Однажды, рассказывал поэт, «это было где-то в году 62-м. Я написал стихи „Все чуждо в доме новому жильцу“. На самом-то деле это, конечно, не про жильца, это метафора такая была. Потому что я вдруг понял, что стал не то чтобы новым человеком, но что в то же тело вселилась другая душа. И мне стало вдруг понятно, что я — это другое я» (С. Волков. «Разговоры с Иосифом Бродским»),
Сохраняя неизменным свой внешний, физический облик, человеческое тело в мгновение становится вместилищем другой души, той, которая и самому ему дотоле была неведома. Но переселение души вовсе не исключительное свойство человека.
Переселение душ — общее для всех творений Господних свойство. Тела их — это лишь видимая глазу оболочка, в которой временно, пока оболочка не превратится в прах, обретается душа: «…души обладают тканью, материей, судьбой в пейзаже», и в сумме «души любое превосходят племя».
Поначалу едва воспротивившись желанию убить муху, теперь, когда душа поэта соединилась общей нитью с душой мухи, он, предвидя неизбежность расставания, гадает, придется ли свидеться опять: узнает ли он ее в крылатом войске мушином, увидит ли ее по весне?

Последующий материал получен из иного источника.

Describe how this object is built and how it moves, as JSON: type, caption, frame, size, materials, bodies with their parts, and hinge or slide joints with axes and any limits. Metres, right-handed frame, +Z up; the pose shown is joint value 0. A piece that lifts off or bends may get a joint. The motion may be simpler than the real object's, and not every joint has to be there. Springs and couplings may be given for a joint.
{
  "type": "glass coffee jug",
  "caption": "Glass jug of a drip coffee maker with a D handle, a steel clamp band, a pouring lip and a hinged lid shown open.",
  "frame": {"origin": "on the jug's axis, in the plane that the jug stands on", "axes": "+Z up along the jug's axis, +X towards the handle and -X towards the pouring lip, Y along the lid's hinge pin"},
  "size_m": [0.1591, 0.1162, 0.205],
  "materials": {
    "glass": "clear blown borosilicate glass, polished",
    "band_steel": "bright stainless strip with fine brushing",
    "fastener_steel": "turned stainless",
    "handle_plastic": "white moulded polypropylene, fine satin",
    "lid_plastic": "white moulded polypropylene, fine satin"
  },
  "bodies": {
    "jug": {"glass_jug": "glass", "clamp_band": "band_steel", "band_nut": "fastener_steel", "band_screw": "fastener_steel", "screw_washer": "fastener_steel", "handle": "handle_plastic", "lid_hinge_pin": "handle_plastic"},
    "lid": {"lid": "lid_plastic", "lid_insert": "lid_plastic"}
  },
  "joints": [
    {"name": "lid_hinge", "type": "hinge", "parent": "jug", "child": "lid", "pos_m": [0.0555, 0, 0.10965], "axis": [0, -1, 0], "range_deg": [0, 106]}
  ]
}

Гадание и есть гадание — полная определенность не дана ни оракулу, ни волхву, ни поэту. По несовершенству человеческого глаза, нечто, пронесшееся в пространстве, может быть принято за сорвавшуюся звезду.

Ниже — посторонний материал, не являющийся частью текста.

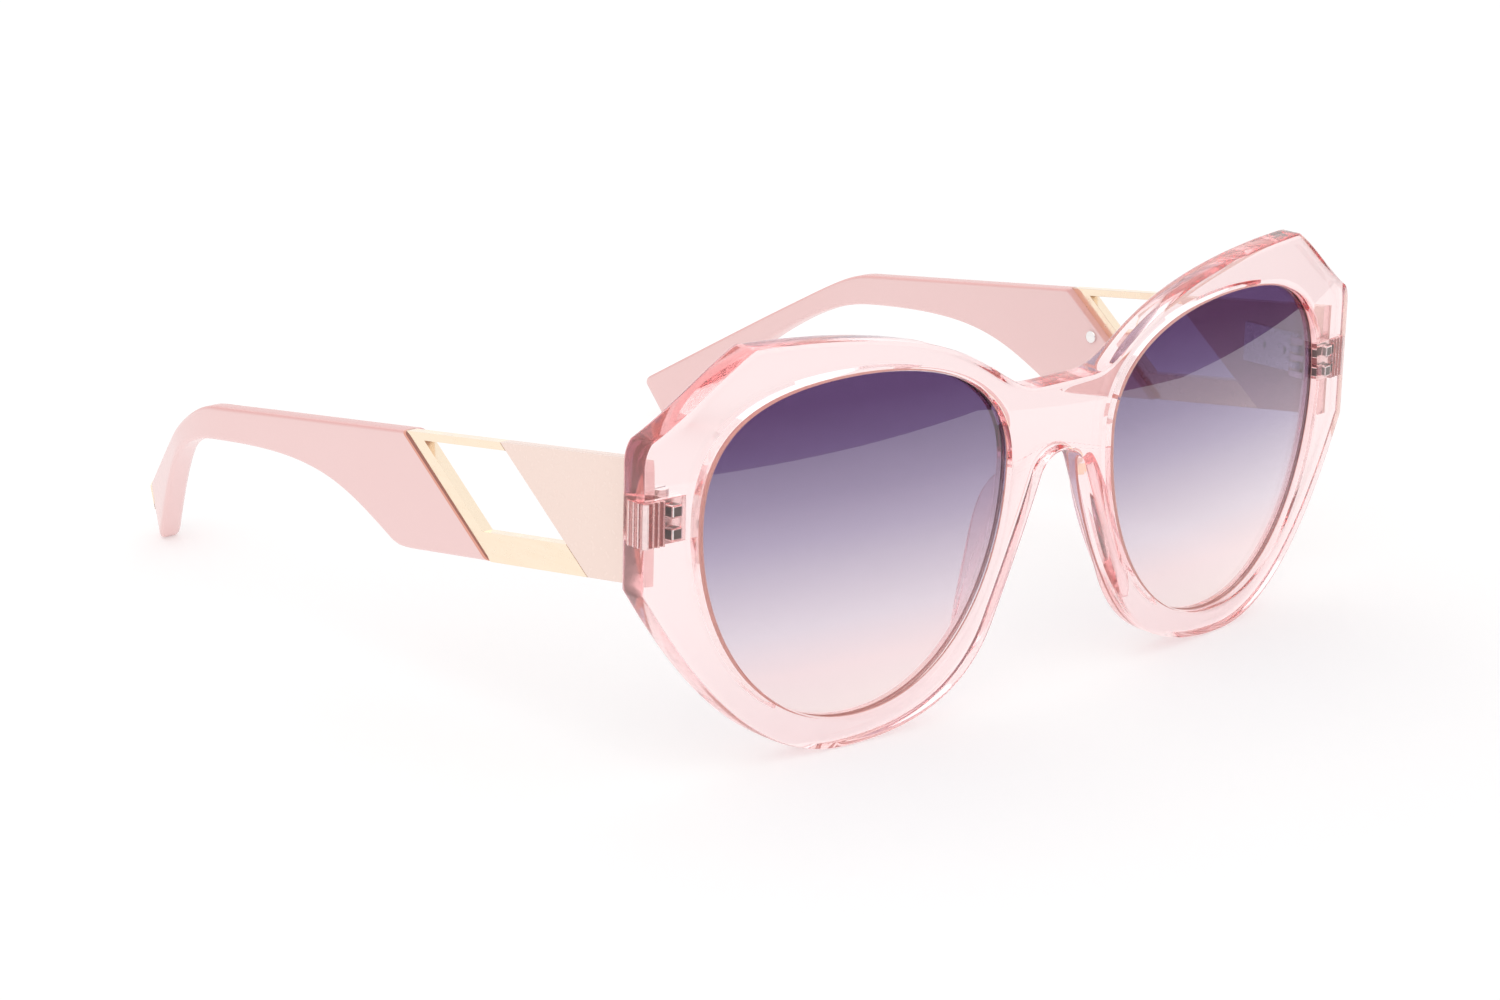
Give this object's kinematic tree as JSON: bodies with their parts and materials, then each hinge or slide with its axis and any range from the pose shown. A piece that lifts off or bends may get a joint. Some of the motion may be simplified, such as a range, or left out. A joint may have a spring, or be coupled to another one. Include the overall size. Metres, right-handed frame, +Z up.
{
  "type": "cat eye sunglasses",
  "caption": "Cat eye sunglasses with a clear acetate front, gradient lenses and folding metal and acetate temples with open windows.",
  "frame": {"origin": "under the middle of the open sunglasses' box, on the surface that the rims and temple tips stand on", "axes": "+X to the wearer's left, lenses face -Y, temples run to +Y, +Z up"},
  "size_m": [0.145, 0.1458, 0.0581],
  "materials": {
    "front_acetate": "polished translucent pink acetate",
    "lens_tint": "gradient tint, violet to pale peach",
    "clear_pad": "clear polished",
    "steel": "satin",
    "gold": "polished champagne gold plating",
    "enamel": "glossy peach lacquer",
    "rear_acetate": "polished dusty pink acetate"
  },
  "bodies": {
    "front": {"front_frame": "front_acetate", "lens_left": "lens_tint", "nose_pad_left": "clear_pad", "front_hinge_left": "steel", "hinge_prongs_left": "steel", "hinge_screw_left": "steel", "hinge_washers_left": "gold", "lens_right": "lens_tint", "nose_pad_right": "clear_pad", "front_hinge_right": "steel", "hinge_prongs_right": "steel", "hinge_screw_right": "steel", "hinge_washers_right": "gold"},
    "temple_left": {"temple_hinge_left": "steel", "hinge_rivets_left": "steel", "metal_plate_left": "gold", "enamel_panel_left": "enamel", "temple_rear_left": "rear_acetate", "core_wire_left": "steel", "seam_rivet_left": "steel", "tip_plate_left": "gold"},
    "temple_right": {"temple_hinge_right": "steel", "hinge_rivets_right": "steel", "metal_plate_right": "gold", "enamel_panel_right": "enamel", "temple_rear_right": "rear_acetate", "core_wire_right": "steel", "seam_rivet_right": "steel", "tip_plate_right": "gold"}
  },
  "joints": [
    {"name": "fold_left", "type": "hinge", "parent": "front", "child": "temple_left", "pos_m": [0.0662, -0.05979, 0.0362], "axis": [0, 0, 1], "range_deg": [0, 85]},
    {"name": "fold_right", "type": "hinge", "parent": "front", "child": "temple_right", "pos_m": [-0.0662, -0.05979, 0.0362], "axis": [0, 0, -1], "range_deg": [0, 67]}
  ]
}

Однако Иосиф уже не тот человек, каким был до эпической встречи с мухой. Подобно пращуру своему царю Давиду, постигшему место паука в мироздании через собственную судьбу, исполненную провиденциального смысла, в картине мира, в круговороте, где смерть и жизнь чередуются, поэт, преодолевая нестерпимый страх смерти, постигает в превращениях мухи извечное свойство души — бессмертие:
……Я тебя увижу
весной, чью жижу
топча, подумаю: звезда сорвалась.
И, преодолевая вялость,
рукою вслед махну. Однако
не Зодиака
то будет жертвой, но твоей душою,
летящею совпасть с чужою
личинкой, чтоб явить навозу
метаморфозу.
Метаморфоза, понятно, открывается не навозу: философией и биологией навоз не занимается. Метаморфоза открывается человеку. Поэту.